Micro/nanoscale differential wear and corrosion of multiphase materials

Wear of multiphase materials at the micro/nanoscale is important in devices such as magnetic tape and disk drives, where the thin-film read-write heads are multiphase. Differential wear, which is caused by differences in wear resistance among the head's phases, causes thin-film poles to recede from the head's bearing surface; this phenomenon is called pole tip recession (PTR). It is a problem because it increases spacing between the poles and medium, resulting in lower write density.; Here, PTR in tape heads is studied to understand micro/nanoscale differential wear. Test results suggest that three-body abrasion, which leads to primarily plastic wear, is the operative wear mode. Most of the three-body abrasive particles originate from the tape surface; the alumina head-cleaning agents (HCAs) in the tape, which function as load bearing particles at the interface, are the primary abrasives. Some particles originate from the head substrate.; PTR can be reduced by: lowering tape tension, choosing a substrate that is harder than the tape's HCAs, choosing a pole material that is as close as possible to the hardness of the substrate, and lowering the thickness of the head's thin-film region to a value as low as possible. Material hardness matching, i.e. choosing the substrate and pole materials such that their hardness values are close to equal, will not reduce PTR if a substrate is chosen that is less hard than the HCAs. Covering the head with a diamond-like carbon (DLC) coating reduces PTR in the short term.; An analytical model that accounts for the observed wear is presented.
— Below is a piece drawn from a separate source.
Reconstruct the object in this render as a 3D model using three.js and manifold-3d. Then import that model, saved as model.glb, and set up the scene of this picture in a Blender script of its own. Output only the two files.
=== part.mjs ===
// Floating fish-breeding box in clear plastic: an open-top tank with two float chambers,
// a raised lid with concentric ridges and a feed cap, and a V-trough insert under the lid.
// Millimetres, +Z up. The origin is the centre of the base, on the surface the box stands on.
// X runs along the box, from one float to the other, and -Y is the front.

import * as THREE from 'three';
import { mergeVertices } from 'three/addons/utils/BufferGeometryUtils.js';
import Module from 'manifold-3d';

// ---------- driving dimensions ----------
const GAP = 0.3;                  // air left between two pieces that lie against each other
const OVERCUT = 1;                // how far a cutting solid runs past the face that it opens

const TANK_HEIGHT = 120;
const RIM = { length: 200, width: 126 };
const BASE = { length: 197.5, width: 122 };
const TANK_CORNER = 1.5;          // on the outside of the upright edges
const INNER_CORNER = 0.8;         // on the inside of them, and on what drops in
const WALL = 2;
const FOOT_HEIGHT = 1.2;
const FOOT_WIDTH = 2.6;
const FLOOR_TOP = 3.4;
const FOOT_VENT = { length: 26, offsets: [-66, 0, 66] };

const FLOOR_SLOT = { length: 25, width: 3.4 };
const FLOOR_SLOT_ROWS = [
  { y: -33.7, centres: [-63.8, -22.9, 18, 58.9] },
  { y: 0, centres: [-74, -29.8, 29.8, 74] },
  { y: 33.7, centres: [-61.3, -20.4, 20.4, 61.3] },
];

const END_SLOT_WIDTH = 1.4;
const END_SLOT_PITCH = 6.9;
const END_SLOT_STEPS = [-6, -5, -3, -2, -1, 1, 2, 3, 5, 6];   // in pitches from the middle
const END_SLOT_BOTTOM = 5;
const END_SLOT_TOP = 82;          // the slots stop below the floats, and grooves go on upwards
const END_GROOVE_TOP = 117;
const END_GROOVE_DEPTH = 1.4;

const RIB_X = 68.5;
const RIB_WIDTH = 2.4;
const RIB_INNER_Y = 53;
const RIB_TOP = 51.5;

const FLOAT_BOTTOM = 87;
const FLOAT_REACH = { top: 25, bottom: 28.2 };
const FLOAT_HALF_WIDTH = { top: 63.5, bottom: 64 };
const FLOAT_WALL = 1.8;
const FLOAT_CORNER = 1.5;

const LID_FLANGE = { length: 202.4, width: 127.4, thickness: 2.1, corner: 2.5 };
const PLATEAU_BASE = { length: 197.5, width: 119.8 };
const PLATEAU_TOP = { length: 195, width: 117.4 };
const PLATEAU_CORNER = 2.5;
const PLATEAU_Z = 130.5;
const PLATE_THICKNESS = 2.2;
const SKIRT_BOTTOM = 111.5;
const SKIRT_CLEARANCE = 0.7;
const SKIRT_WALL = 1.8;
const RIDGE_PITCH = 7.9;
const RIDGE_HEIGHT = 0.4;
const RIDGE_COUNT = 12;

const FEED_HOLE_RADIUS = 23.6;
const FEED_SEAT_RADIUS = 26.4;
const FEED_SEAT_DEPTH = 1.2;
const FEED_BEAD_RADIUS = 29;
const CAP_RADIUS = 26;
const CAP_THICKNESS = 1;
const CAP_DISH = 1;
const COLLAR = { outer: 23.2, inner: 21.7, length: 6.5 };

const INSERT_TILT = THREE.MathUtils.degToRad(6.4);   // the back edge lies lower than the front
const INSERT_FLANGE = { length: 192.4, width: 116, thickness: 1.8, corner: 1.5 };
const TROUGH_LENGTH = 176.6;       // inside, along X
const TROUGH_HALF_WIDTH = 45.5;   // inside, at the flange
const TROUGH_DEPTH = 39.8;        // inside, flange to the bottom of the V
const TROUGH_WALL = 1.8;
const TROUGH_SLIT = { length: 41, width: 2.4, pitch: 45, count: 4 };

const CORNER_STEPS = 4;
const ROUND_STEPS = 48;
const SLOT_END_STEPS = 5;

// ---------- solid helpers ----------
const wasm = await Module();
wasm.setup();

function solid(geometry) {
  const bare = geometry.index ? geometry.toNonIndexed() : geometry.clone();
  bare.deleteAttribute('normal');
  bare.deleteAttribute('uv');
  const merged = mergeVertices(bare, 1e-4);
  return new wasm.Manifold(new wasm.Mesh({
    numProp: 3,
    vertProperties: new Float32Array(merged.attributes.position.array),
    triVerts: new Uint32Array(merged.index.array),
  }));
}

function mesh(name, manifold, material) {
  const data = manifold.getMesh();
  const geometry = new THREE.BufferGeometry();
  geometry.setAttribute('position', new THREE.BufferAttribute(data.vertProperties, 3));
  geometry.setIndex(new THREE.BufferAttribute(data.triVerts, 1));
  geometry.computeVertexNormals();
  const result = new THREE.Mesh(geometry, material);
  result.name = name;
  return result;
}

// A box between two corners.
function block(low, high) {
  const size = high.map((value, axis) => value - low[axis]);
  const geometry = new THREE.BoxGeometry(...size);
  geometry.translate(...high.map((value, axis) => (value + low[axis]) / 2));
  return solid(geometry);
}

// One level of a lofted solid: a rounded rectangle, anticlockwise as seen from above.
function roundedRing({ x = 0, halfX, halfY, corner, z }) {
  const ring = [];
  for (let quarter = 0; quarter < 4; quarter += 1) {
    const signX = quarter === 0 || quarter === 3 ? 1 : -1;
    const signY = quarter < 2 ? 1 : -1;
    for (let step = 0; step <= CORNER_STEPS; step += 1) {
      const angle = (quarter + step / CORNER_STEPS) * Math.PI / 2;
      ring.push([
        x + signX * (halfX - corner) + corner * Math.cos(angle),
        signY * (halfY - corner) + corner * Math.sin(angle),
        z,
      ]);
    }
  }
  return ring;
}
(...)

The model shows that each of the following leads to higher differential wear: increasing the thickness of three-body particles, increasing tension, decreasing thin-film hardness, and increasing the thin-film wear coefficient. An increase in thin-film wear coefficient can be caused by an increase in thin-film thickness or an increase in the number of particles at the interface.; Battelle Class II and elevated temperature & humidity tests have been conducted to study corrosion of tapes and heads. The addition of DLC coatings increases the corrosion resistance of heads; the coating inhibits contact between environmental pollutants and the metal surfaces.